To do >> Quote every line below exactly as it reads.

Source material >>
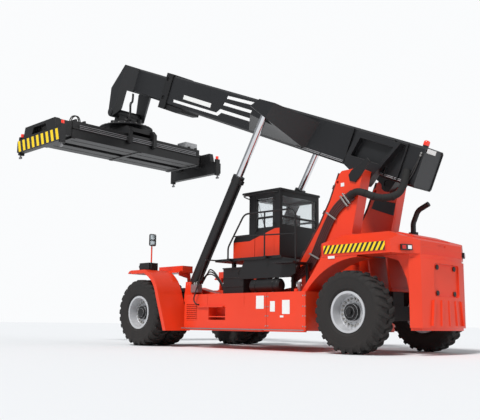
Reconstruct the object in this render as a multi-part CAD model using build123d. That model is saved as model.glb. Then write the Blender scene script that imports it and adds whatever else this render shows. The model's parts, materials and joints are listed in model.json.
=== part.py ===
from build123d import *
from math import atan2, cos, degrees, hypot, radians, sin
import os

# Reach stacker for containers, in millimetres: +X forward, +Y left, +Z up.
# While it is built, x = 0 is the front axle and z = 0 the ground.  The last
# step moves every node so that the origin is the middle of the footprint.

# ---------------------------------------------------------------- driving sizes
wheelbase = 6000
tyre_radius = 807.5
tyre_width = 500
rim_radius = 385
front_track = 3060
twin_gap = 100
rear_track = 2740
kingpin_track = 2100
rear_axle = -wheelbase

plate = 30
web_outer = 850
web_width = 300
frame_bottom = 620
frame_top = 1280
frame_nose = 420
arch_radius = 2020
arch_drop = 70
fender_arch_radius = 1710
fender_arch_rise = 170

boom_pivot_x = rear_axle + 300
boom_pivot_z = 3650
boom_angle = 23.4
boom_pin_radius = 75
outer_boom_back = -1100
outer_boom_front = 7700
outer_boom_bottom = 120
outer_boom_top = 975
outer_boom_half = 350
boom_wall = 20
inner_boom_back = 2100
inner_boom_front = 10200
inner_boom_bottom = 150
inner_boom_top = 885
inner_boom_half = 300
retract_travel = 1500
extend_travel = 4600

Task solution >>
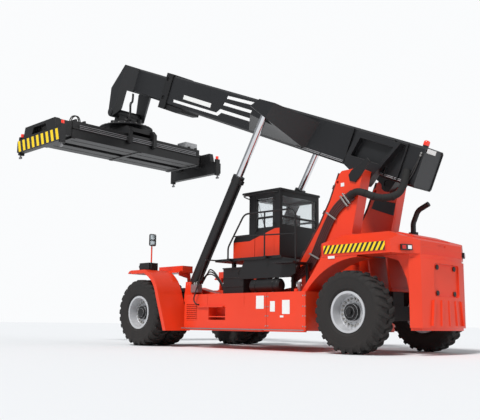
Reconstruct the object in this render as a multi-part CAD model using build123d. That model is saved as model.glb. Then write the Blender scene script that imports it and adds whatever else this render shows. The model's parts, materials and joints are listed in model.json.
=== part.py ===
from build123d import *
from math import atan2, cos, degrees, hypot, radians, sin
import os

# Reach stacker for containers, in millimetres: +X forward, +Y left, +Z up.
# While it is built, x = 0 is the front axle and z = 0 the ground.  The last
# step moves every node so that the origin is the middle of the footprint.

# ---------------------------------------------------------------- driving sizes
wheelbase = 6000
tyre_radius = 807.5
tyre_width = 500
rim_radius = 385
front_track = 3060
twin_gap = 100
rear_track = 2740
kingpin_track = 2100
rear_axle = -wheelbase

plate = 30
web_outer = 850
web_width = 300
frame_bottom = 620
frame_top = 1280
frame_nose = 420
arch_radius = 2020
arch_drop = 70
fender_arch_radius = 1710
fender_arch_rise = 170

boom_pivot_x = rear_axle + 300
boom_pivot_z = 3650
boom_angle = 23.4
boom_pin_radius = 75
outer_boom_back = -1100
outer_boom_front = 7700
outer_boom_bottom = 120
outer_boom_top = 975
outer_boom_half = 350
boom_wall = 20
inner_boom_back = 2100
inner_boom_front = 10200
inner_boom_bottom = 150
inner_boom_top = 885
inner_boom_half = 300
retract_travel = 1500
extend_travel = 4600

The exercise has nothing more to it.